Task prompt
Return the number of lines that contain the word "bodies", and return nothing else.
[START]
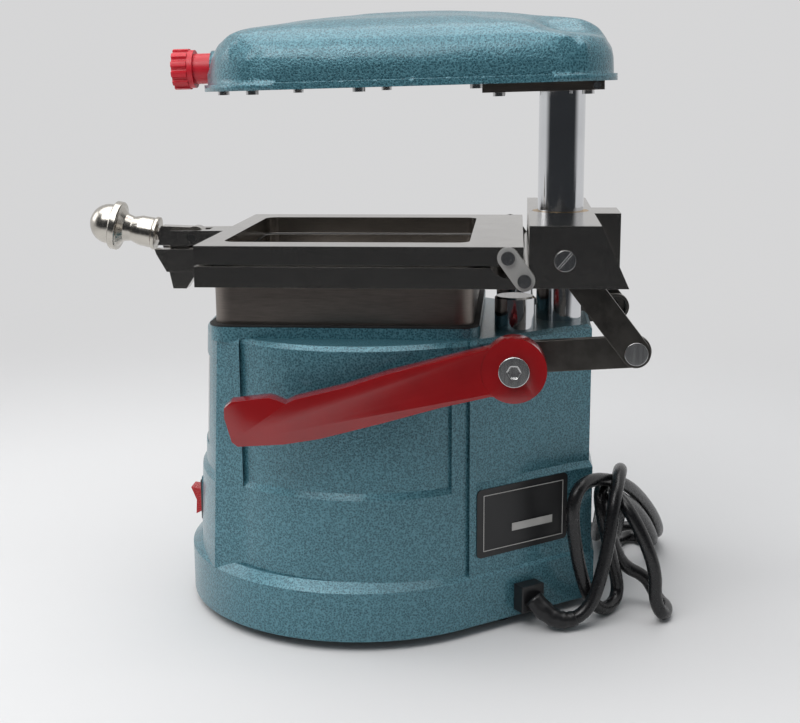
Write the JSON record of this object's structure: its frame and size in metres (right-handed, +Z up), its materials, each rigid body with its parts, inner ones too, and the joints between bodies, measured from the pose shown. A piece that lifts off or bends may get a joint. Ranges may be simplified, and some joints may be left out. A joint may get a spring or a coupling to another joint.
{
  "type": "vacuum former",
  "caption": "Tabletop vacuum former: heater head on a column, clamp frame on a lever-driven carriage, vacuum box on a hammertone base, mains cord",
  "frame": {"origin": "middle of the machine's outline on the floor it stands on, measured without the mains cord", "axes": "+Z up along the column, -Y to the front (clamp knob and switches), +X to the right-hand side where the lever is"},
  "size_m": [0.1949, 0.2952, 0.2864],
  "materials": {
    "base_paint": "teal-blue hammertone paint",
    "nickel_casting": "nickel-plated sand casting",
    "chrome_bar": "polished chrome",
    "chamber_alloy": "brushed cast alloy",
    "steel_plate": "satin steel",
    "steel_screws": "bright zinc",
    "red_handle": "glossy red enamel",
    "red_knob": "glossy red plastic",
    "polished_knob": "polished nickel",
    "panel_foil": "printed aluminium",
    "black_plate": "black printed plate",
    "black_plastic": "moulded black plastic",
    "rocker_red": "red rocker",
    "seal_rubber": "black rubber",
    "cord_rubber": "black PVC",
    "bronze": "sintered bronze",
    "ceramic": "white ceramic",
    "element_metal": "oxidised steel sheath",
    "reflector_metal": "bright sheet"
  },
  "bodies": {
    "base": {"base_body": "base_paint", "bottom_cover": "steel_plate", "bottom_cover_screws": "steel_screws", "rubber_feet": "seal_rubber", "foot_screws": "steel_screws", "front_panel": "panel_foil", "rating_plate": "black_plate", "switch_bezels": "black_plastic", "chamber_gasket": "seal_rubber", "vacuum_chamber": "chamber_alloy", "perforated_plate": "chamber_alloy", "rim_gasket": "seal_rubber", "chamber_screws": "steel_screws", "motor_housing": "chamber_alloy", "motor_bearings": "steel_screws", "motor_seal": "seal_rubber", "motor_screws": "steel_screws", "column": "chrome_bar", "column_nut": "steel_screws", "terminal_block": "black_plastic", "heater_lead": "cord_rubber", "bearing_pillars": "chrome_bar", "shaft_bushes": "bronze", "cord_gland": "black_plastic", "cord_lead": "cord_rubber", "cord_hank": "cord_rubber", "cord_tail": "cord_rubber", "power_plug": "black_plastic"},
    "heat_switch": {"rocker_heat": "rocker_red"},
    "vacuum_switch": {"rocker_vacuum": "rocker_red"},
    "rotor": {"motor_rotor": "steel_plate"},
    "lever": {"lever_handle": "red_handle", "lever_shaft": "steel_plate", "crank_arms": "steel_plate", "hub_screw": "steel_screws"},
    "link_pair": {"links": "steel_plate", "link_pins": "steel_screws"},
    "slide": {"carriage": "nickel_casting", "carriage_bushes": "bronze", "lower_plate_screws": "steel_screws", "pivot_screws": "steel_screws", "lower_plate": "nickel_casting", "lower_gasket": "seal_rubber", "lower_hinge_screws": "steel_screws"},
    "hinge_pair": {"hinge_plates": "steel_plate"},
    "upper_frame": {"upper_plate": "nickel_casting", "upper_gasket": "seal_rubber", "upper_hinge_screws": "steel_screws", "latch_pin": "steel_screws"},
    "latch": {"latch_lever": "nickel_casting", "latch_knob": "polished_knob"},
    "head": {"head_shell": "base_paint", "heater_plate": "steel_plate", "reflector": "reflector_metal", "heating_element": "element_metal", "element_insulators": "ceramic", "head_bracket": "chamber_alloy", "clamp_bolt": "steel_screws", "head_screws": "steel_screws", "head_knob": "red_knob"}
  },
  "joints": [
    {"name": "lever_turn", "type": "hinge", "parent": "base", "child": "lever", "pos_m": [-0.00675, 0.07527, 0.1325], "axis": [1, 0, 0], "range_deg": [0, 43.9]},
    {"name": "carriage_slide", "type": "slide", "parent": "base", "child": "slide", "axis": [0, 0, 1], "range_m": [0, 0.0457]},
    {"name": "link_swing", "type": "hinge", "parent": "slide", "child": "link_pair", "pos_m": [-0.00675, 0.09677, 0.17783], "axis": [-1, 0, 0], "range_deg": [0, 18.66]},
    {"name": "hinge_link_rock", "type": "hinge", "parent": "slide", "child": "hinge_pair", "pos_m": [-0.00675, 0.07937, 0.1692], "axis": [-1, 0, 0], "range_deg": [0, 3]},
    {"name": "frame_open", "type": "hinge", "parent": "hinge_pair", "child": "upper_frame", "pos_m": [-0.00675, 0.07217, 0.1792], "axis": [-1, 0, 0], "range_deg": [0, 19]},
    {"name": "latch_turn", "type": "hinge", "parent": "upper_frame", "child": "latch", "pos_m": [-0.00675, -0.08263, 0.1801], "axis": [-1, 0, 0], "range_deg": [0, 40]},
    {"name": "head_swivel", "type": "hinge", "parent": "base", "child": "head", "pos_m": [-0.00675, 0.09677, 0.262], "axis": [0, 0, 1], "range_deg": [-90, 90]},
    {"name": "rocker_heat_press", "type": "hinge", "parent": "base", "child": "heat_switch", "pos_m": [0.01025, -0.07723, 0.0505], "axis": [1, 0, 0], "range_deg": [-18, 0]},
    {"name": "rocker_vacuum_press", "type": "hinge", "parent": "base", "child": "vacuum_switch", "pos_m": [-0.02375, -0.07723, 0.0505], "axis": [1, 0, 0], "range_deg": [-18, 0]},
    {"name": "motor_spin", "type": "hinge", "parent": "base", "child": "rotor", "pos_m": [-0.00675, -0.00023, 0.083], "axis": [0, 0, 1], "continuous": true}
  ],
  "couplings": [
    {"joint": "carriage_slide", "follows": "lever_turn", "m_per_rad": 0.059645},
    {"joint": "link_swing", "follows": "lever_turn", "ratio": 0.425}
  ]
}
[END]
Solved exercise
2